Excerpt from a dataset:
--- Begin ---

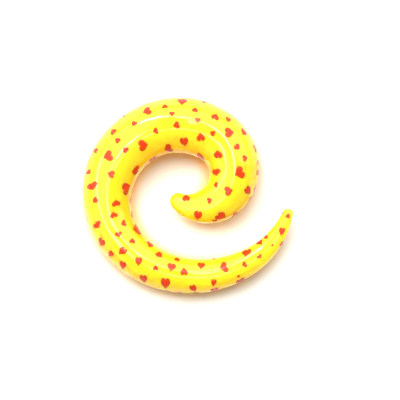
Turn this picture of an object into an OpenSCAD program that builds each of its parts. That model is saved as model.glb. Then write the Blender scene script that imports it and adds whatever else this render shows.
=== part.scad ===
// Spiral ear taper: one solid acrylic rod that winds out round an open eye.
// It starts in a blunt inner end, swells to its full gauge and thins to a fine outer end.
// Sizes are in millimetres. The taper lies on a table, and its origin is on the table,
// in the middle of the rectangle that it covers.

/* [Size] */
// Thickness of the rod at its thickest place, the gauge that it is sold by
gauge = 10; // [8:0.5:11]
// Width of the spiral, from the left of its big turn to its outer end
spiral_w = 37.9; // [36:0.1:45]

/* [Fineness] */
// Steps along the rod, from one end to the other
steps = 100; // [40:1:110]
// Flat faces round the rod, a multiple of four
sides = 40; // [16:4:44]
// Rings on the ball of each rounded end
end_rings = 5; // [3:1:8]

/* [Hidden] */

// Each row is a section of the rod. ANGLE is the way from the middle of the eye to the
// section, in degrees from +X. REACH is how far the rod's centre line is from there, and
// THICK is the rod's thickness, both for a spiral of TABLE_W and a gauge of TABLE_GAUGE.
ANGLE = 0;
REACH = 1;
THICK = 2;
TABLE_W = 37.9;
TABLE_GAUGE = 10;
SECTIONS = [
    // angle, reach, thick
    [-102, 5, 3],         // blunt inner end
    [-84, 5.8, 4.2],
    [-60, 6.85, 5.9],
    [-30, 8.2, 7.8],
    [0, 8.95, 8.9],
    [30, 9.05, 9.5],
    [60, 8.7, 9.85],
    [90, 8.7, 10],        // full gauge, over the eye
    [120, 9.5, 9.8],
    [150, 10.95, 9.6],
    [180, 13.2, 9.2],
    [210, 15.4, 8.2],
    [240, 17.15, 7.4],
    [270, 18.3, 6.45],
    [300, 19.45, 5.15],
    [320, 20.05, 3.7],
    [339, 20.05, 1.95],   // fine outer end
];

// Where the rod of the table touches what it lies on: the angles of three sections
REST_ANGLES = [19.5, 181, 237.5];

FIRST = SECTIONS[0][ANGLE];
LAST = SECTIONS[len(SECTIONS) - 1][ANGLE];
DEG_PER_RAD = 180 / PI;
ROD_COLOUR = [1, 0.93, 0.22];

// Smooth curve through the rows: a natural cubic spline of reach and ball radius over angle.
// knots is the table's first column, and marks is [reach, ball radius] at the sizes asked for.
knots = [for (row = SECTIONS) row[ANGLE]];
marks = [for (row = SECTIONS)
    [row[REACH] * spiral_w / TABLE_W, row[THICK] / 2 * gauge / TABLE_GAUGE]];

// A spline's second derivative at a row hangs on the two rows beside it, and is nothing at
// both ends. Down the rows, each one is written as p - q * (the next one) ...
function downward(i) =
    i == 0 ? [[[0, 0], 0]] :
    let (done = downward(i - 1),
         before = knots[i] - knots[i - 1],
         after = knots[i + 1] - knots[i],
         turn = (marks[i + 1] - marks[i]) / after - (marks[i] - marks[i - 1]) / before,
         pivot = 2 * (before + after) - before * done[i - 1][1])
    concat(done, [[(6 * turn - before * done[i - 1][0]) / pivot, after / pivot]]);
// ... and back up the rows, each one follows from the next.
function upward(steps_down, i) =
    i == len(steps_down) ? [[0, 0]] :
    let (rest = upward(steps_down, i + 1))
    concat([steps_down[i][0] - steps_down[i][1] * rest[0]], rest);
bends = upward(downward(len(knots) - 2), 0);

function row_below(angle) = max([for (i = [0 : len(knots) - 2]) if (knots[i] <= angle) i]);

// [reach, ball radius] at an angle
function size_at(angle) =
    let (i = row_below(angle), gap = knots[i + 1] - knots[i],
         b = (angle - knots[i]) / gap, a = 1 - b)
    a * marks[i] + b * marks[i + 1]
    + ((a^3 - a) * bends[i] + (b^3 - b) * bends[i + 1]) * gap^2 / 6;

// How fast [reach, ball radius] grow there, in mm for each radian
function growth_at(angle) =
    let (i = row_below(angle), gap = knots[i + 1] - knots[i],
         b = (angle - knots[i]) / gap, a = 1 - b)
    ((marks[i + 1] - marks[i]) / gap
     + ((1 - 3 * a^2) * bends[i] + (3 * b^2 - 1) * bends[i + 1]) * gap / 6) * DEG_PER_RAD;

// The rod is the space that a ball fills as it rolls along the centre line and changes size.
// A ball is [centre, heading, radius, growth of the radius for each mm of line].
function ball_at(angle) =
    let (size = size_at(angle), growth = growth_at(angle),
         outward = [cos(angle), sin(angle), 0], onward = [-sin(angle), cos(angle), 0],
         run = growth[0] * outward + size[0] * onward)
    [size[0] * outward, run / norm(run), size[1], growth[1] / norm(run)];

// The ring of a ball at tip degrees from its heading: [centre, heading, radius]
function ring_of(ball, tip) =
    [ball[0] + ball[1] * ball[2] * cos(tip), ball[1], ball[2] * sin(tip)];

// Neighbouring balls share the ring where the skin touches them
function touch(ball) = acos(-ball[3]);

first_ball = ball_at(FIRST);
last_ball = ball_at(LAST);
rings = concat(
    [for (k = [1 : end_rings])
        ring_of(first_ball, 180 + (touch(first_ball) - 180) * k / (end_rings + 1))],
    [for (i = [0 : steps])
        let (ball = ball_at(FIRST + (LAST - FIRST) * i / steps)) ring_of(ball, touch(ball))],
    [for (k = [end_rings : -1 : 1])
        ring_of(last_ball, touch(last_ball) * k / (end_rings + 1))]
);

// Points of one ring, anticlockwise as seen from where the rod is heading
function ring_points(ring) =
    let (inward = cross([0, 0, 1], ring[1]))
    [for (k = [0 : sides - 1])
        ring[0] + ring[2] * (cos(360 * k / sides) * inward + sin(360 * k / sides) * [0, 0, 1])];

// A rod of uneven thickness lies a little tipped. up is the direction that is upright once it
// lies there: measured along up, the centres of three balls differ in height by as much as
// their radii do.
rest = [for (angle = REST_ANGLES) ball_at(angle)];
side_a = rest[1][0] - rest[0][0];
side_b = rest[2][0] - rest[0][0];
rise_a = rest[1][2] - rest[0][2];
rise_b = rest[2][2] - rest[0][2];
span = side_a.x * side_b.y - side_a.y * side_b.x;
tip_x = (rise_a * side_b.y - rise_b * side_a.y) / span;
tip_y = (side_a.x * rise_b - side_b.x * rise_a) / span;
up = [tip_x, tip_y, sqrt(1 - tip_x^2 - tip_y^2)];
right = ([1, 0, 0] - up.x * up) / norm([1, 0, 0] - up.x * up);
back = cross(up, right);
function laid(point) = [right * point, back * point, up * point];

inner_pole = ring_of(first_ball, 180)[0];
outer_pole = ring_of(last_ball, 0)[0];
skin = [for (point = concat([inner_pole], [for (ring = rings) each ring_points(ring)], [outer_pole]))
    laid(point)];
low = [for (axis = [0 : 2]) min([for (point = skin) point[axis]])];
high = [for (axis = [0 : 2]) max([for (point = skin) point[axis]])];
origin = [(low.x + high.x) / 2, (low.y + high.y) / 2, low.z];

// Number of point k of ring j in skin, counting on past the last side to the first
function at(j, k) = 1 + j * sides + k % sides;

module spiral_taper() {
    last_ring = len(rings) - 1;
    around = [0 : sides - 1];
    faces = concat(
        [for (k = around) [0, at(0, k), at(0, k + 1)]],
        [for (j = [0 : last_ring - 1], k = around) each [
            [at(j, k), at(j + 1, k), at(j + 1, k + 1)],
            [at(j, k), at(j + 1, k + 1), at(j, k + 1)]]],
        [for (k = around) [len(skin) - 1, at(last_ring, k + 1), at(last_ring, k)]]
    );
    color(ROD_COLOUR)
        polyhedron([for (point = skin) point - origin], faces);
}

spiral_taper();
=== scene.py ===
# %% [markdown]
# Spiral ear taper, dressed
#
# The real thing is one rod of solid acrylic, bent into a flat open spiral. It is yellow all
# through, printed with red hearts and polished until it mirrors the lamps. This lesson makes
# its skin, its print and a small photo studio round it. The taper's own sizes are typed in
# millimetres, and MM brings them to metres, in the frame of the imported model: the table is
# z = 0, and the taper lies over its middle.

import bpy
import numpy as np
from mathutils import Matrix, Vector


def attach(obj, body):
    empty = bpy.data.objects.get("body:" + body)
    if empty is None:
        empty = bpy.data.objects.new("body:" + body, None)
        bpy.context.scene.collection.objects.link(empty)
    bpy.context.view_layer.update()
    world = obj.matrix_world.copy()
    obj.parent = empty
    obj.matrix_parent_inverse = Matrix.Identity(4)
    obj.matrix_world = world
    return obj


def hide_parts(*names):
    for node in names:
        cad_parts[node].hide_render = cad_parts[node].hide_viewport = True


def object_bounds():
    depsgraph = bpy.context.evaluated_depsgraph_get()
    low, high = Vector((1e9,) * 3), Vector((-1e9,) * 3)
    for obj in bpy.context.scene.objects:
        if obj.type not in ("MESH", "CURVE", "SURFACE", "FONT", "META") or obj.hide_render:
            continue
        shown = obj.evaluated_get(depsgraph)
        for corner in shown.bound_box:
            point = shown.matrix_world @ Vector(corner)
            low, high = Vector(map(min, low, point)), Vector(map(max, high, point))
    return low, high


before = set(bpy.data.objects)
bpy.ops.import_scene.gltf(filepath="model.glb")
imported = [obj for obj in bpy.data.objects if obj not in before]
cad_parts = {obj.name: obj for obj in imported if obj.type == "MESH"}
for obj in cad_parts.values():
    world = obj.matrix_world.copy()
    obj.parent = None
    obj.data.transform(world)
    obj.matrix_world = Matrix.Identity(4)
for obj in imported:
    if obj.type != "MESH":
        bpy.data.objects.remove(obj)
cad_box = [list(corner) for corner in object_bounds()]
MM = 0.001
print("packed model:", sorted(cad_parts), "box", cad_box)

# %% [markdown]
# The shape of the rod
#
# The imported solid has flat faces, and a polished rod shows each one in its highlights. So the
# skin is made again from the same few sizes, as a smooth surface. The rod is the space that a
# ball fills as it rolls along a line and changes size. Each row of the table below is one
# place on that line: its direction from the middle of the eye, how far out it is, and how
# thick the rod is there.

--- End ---
--- Begin ---

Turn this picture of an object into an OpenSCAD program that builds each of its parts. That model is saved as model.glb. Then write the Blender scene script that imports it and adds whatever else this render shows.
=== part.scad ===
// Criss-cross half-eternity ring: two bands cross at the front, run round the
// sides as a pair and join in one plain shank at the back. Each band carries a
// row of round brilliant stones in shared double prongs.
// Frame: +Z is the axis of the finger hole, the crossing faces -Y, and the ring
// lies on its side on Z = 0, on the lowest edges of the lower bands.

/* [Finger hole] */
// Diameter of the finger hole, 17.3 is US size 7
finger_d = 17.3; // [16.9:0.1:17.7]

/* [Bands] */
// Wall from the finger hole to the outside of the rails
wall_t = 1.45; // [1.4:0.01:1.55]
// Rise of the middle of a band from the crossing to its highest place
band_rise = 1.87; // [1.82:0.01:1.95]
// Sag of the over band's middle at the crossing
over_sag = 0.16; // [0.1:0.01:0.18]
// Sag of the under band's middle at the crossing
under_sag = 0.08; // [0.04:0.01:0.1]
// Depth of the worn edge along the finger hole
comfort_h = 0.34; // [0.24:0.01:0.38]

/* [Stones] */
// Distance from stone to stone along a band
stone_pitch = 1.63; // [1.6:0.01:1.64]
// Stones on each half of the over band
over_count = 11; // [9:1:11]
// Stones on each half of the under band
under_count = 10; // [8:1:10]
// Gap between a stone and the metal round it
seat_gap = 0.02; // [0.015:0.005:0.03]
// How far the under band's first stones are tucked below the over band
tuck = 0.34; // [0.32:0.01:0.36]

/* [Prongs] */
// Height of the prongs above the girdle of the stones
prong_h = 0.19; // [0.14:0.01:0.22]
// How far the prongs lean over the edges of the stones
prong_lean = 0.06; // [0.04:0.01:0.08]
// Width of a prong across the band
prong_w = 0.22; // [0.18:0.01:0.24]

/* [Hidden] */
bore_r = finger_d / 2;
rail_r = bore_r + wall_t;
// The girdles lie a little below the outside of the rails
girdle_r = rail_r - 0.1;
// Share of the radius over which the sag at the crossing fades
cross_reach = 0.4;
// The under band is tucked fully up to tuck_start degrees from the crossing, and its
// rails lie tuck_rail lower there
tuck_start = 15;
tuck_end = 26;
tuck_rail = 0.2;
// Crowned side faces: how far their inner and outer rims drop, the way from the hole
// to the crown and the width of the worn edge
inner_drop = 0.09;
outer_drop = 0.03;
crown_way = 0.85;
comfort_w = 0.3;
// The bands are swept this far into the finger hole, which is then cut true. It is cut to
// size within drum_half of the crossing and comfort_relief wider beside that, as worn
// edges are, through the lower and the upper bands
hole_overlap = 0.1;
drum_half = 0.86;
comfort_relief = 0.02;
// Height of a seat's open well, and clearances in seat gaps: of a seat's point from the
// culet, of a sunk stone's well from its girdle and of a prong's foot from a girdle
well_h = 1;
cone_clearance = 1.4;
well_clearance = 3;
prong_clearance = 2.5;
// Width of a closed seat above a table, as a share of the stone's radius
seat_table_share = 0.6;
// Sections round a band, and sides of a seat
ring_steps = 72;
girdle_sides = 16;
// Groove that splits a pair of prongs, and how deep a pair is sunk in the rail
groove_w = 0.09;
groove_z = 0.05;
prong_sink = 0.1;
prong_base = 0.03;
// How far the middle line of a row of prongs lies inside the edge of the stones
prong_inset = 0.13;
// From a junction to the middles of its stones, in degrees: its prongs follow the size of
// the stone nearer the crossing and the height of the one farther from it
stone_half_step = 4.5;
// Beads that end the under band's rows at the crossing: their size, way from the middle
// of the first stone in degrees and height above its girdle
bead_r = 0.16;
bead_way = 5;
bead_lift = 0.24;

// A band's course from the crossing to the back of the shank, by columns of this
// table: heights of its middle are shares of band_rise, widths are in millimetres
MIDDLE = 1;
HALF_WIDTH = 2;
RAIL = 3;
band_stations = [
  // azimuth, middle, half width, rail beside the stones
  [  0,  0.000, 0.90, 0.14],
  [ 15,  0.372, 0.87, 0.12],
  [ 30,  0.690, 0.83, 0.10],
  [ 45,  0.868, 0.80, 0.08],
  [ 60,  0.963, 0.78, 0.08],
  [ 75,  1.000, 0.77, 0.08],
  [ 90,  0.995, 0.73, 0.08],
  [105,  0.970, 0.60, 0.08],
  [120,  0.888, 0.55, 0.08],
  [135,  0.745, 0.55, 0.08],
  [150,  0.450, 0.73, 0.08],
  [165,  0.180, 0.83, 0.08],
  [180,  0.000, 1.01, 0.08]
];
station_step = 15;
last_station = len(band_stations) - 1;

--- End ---

**WRITTEN PROBLEM**
Transcribe precisely the lines between the one that contains "inner_pole = ring_of(first_ball, 180)[0];" and the one that contains "low, high = Vector((1e9,)", counting those two lines as part of the range.

**TASK RESULT**
inner_pole = ring_of(first_ball, 180)[0];
outer_pole = ring_of(last_ball, 0)[0];
skin = [for (point = concat([inner_pole], [for (ring = rings) each ring_points(ring)], [outer_pole]))
    laid(point)];
low = [for (axis = [0 : 2]) min([for (point = skin) point[axis]])];
high = [for (axis = [0 : 2]) max([for (point = skin) point[axis]])];
origin = [(low.x + high.x) / 2, (low.y + high.y) / 2, low.z];

// Number of point k of ring j in skin, counting on past the last side to the first
function at(j, k) = 1 + j * sides + k % sides;

module spiral_taper() {
    last_ring = len(rings) - 1;
    around = [0 : sides - 1];
    faces = concat(
        [for (k = around) [0, at(0, k), at(0, k + 1)]],
        [for (j = [0 : last_ring - 1], k = around) each [
            [at(j, k), at(j + 1, k), at(j + 1, k + 1)],
            [at(j, k), at(j + 1, k + 1), at(j, k + 1)]]],
        [for (k = around) [len(skin) - 1, at(last_ring, k + 1), at(last_ring, k)]]
    );
    color(ROD_COLOUR)
        polyhedron([for (point = skin) point - origin], faces);
}

spiral_taper();
=== scene.py ===
# %% [markdown]
# Spiral ear taper, dressed
#
# The real thing is one rod of solid acrylic, bent into a flat open spiral. It is yellow all
# through, printed with red hearts and polished until it mirrors the lamps. This lesson makes
# its skin, its print and a small photo studio round it. The taper's own sizes are typed in
# millimetres, and MM brings them to metres, in the frame of the imported model: the table is
# z = 0, and the taper lies over its middle.

import bpy
import numpy as np
from mathutils import Matrix, Vector


def attach(obj, body):
    empty = bpy.data.objects.get("body:" + body)
    if empty is None:
        empty = bpy.data.objects.new("body:" + body, None)
        bpy.context.scene.collection.objects.link(empty)
    bpy.context.view_layer.update()
    world = obj.matrix_world.copy()
    obj.parent = empty
    obj.matrix_parent_inverse = Matrix.Identity(4)
    obj.matrix_world = world
    return obj


def hide_parts(*names):
    for node in names:
        cad_parts[node].hide_render = cad_parts[node].hide_viewport = True


def object_bounds():
    depsgraph = bpy.context.evaluated_depsgraph_get()
    low, high = Vector((1e9,) * 3), Vector((-1e9,) * 3)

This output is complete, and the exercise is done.